Combining Timing Factors Without Paralysis
The most common difficulty beginners encounter with magickal timing is the proliferation of factors. If you attempt to align the moon phase, the day of the week, the planetary hour, the moon”s sign, and the proximity to a sabbat all at once, you will quickly find that the perfect moment almost never exists, because some factor is always suboptimal. This paralysis is the enemy of practice.
The solution is to prioritise. For most workings, the lunar phase is the most important factor. If your working is about attraction and growth, do it during the waxing moon. If it is about release, do it during the waning moon. Add the appropriate day of the week if you can do so without unreasonable delay. Add planetary hours if precision matters to you and the calculation is easy. A working performed at a good phase on an acceptable day with a clear intention will almost always outperform one that waits for the perfect alignment.
Equally, if a working is urgent, the right time is now. A clear intention and a focused will can override imperfect timing. The tides are aids, not gatekeepers.
Building a Timing Practice
The most effective way to develop a feel for magickal timing is to begin tracking it. Keep a lunar calendar and note the moon phase each day. Record which workings you perform and when. Over the course of several months, you will begin to sense the quality of different phases directly, and the intellectual knowledge of what each phase supports will become experiential knowledge grounded in your own practice. Many practitioners keep a simple moon journal for exactly this reason.

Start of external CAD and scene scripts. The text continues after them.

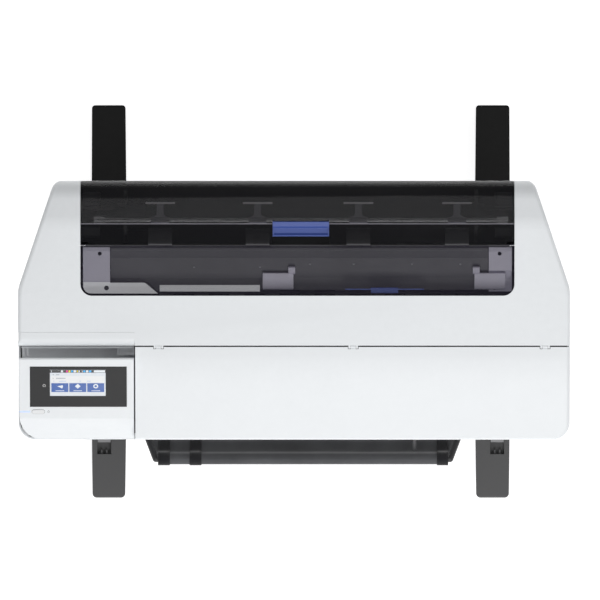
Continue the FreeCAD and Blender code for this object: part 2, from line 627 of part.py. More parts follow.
def carriage_belt():
    """Flat loop of toothed belt round the two pulleys."""
    middle = (sum(PULLEYS_X) / 2, sum(BELT_Y) / 2)
    reach = (PULLEYS_X[1] - PULLEYS_X[0]) / 2
    def loop(radius):
        shape = [box((middle[0] - reach, middle[0] + reach), BELT_Y, (BELT_Z - radius, BELT_Z + radius))]
        return fuse(shape + [rod_y(x, BELT_Y, BELT_Z, radius) for x in PULLEYS_X])
    return loop(PULLEY_R + BELT_THICK).cut(loop(PULLEY_R + 0.05))


def belt_pulley(x):
    """Toothed pulley of the carriage belt."""
    wheel = rod_y(x, (BELT_Y[0] - 0.5, BELT_Y[1] + 0.5), BELT_Z, PULLEY_R)
    grooves = [rod_y(x + (PULLEY_R + 0.4) * math.cos(math.radians(20 * k)),
                     (BELT_Y[0] - 1, BELT_Y[1] + 1),
                     BELT_Z + (PULLEY_R + 0.4) * math.sin(math.radians(20 * k)), 0.8)
               for k in range(18)]
    return cut(wheel, grooves + [rod_y(x, (BELT_Y[0] - 2, BELT_Y[1] + 2), BELT_Z, 2.5 + RUNNING)])


def cap_station():
    """Capping and wiping station under the parked carriage."""
    tub = box((336, 397), (-56, -4), (685, 750)).cut(box((340, 393), (-52, -8), (712, 760)))
    cap = box((345, 385), (-46, -14), (711, 754.5))
    wiper = box((337, 339), (-40, -20), (749, 755))
    return fuse([tub, cap, wiper])


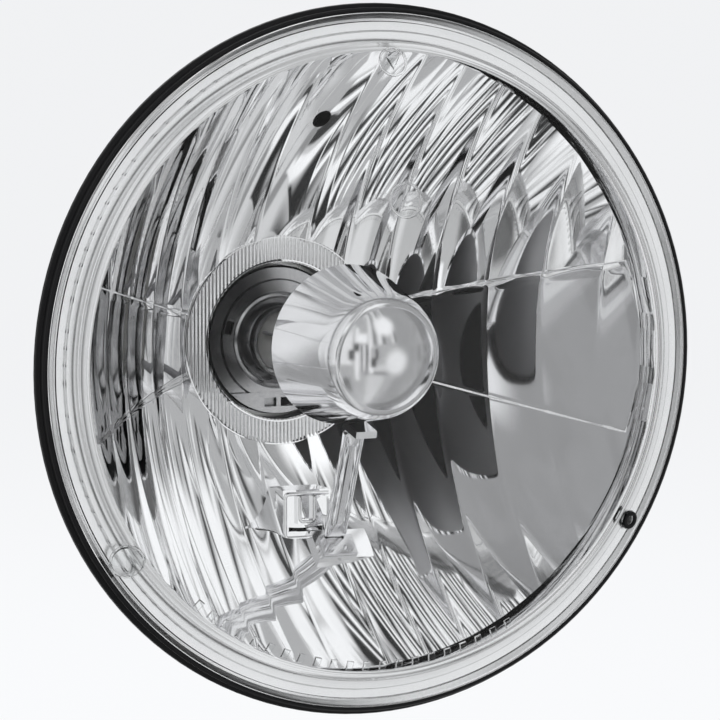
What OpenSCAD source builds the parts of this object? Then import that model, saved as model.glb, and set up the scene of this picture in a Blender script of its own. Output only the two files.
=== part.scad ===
// Round seven inch motorcycle headlight: clear moulded lens, fluted mirror reflector,
// bulb with a chromed shield in front of it and a hinged wire clip behind it.
// The lamp faces -Y and its back is +Y, with Z up and X across.
// The origin is the centre of the flat seat ring on the back of the rim.
// All sizes are in millimetres.

/* [Rim] */
// Outer diameter of the rim lip
rim_od = 178; // [172:1:184]
// Depth of the rim ring from its front edge to the seat ring on its back
rim_depth = 5; // [4.6:0.2:6]
// How far the lip stands out past the front wall of the rim
lip_width = 1; // [0.6:0.1:1.4]
// Width of the flat seat ring on the back of the rim
seat_width = 5; // [4:0.2:5.6]

/* [Lens] */
// Width of the plain band round the lens
lens_band = 9.1; // [8:0.1:10]
// How far the lens bulges forward inside the plain band
lens_bulge = 12.2; // [11:0.2:14]
// Thickness of the lens
lens_thickness = 3; // [2.6:0.1:3.4]
// Diameter of the three aiming pads
pad_d = 7.6; // [6:0.2:9]
// Height of the aiming pads and raised marks
mark_height = 0.5; // [0.3:0.1:0.8]

/* [Reflector] */
// Focal length of the mirror bowl
focal_length = 26.2; // [25:0.2:27.4]
// Depth of the edge of the mirror bowl behind the seat ring
bowl_edge_depth = 2.3; // [1.6:0.1:4]
// Wall thickness of the bowl
bowl_wall = 2.8; // [2.4:0.1:3.2]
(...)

Observe the sabbats as they come, even in small ways, and notice how the season”s energy matches the traditional attributions. Work with the days of the week deliberately for a month and notice whether workings performed on their aligned days feel different from those performed without regard to timing. Your own experience is ultimately the authority that matters, and timing is a skill that deepens through attentive, recorded practice rather than through memorising a correspondence table.